I’ve been asked on numerous occasions how to write a book or screenplay. I’ve answered it several times here and my response is the same: Sit down and do it.
Let’s take working on a manuscript for a book. First, know what you want to write about. You’ll be working on it for the next two years from the initial draft and God only knows how many rewrites.
Some authors, and we’re dealing mostly with fiction here, is to make a list of what’s to go into the story. That dealt with, you go ahead and work on it.
I spend a great deal of time in the beginning. What’s the story I want to tell. That’s when the time is spent getting the facts right. You may say why, when this is a fictional story. Maybe so but in so many ways it has true elements to it.
My latest, HARM’S WAY ‘Death’s a Step Away When Taking on the Impossible’ ( Beacon Publishing) is about an American researcher keeping one step ahead of a contract killer, with a CIA operative ‘hell bent on stopping him from passing vital classified material onto a foreign power’.
The main character is caught between a rock and a hard place; all based on real facts. Get them wrong and I’d be dead in the water so to speak.

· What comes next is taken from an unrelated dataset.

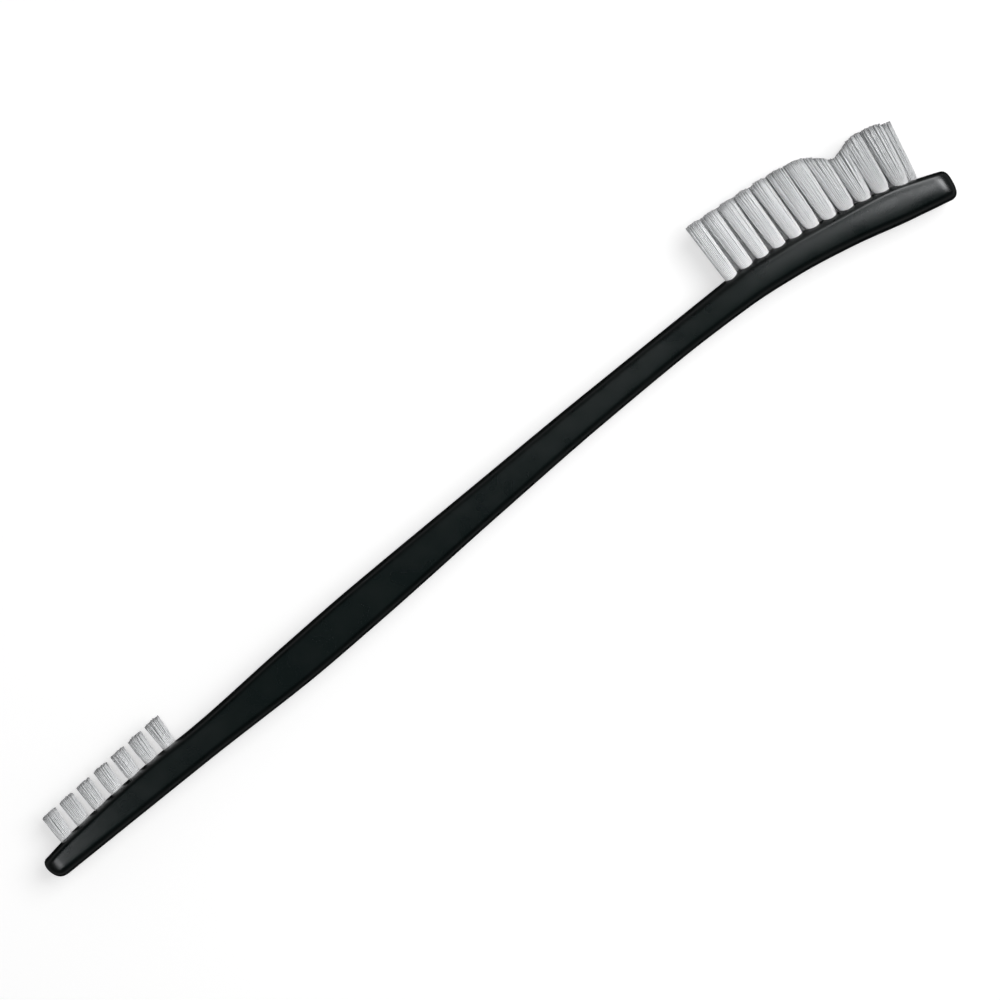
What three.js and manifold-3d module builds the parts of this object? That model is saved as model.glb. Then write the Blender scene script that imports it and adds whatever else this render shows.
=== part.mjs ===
// Club groove brush: a moulded plastic handle with a long contoured brush head at one end
// and a short single-row head at the other. Each tuft is a bundle of nylon filaments,
// folded in half over a flat metal anchor. The anchor is driven into the tuft's blind hole,
// where its two ends bite into the wall.
//
// Units are millimetres. Shapes are worked out in the brush's own axes: s runs from the
// small end to the toe of the long head, v towards the bristle tips, and w across. The
// finished part lies on its side on z = 0, with the long head towards -X and the bristle
// tips towards -Y.

import * as THREE from "three";
import { mergeVertices } from "three/addons/utils/BufferGeometryUtils.js";
import Module from "manifold-3d";

const wasm = await Module();
wasm.setup();

// Handle. An outline is a smooth curve through [s, v] or [s, size] points.
const LENGTH = 178;
const BACK_OUTLINE = [
  [0, -1.15], [30, -1.2], [50, -1.5], [64, -1.12], [90, 0.15], [112, 1.0],
  [128, 1.22], [141, 0.86], [150, -0.1], [160, -2.0], [170, -4.6], [178, -6.3],
];
const FACE_OUTLINE = [
  [0, 2.7], [6, 3.5], [26, 4.5], [29.5, 4.42], [50, 5.35], [64, 5.88], [90, 6.22],
  [112, 6.46], [142, 6.42], [150, 5.62], [160, 3.85], [168, 2.1], [173, 0.3], [178, -1.6],
];
const HALF_WIDTH = [
  [0, 2.9], [24, 3.1], [48, 4.2], [74, 4.2], [112, 3.5], [126, 3.4], [146, 4.2],
  [160, 4.2], [172, 3.95], [178, 3.7],
];
const FACE_EDGE_HEIGHT = [[0, 1.2], [120, 1.3], [146, 1.7], [178, 1.5]];
const FACE_EDGE_WIDTH = 2.75;
const BACK_EDGE_HEIGHT = 1.3;
const BACK_EDGE_WIDTH = 1.7;
const LARGEST_EDGE_SHARE = 0.46;
// Rounded ends: how far along the handle each surface falls away, and how far it falls.
const SMALL_END = { backDepth: 1.9, faceDepth: 0.5, sideDepth: 2.8, sideDrop: 1.5 };
const TOE_END = { backDepth: 1.3, faceDepth: 0.6, sideDepth: 2.8, sideDrop: 1.9 };
const TOE_SLANT = { depth: 6, slope: 0.14 };
const EDGE_STEPS = 4;
const END_STEPS = 6;
const STATION_SPACING = 4;

// Tufts, their holes and their anchors. Heights run up the tuft from the bristle face.
const GAP = 0.06;
const HOLE_RADIUS = 1.1;
const HOLE_CUT_HEIGHT = 2;
const COLLAR_HEIGHT = 0.45;
const FLARE_HEIGHT = 1.3;
const FOLD_THICKNESS = 0.5;
const FOLD_RADIUS = 0.6;
const ANCHOR = { width: 2.9, height: 1.2, thickness: 0.3, turnDegrees: 60 };
const TUFT_SIDES = 12;
const HOLE_SIDES = 14;
const TIP_PASSES = 8;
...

Working on a screenplay follows a different format based on dialogue punctuated with information. I keep mine to some one hundred and three pages, or close to it. The reason? No producer wants anything much longer, I’ve learned the hard way.
Author’s comment: A writer who I talked to not long ago told me emphatically he writes books but wouldn’t touch a screenplay ‘with a barge pole’ as he put it. When I mentioned it was only another form of writing, and in both merely a story, he shrugged it off with ‘no frigging way’.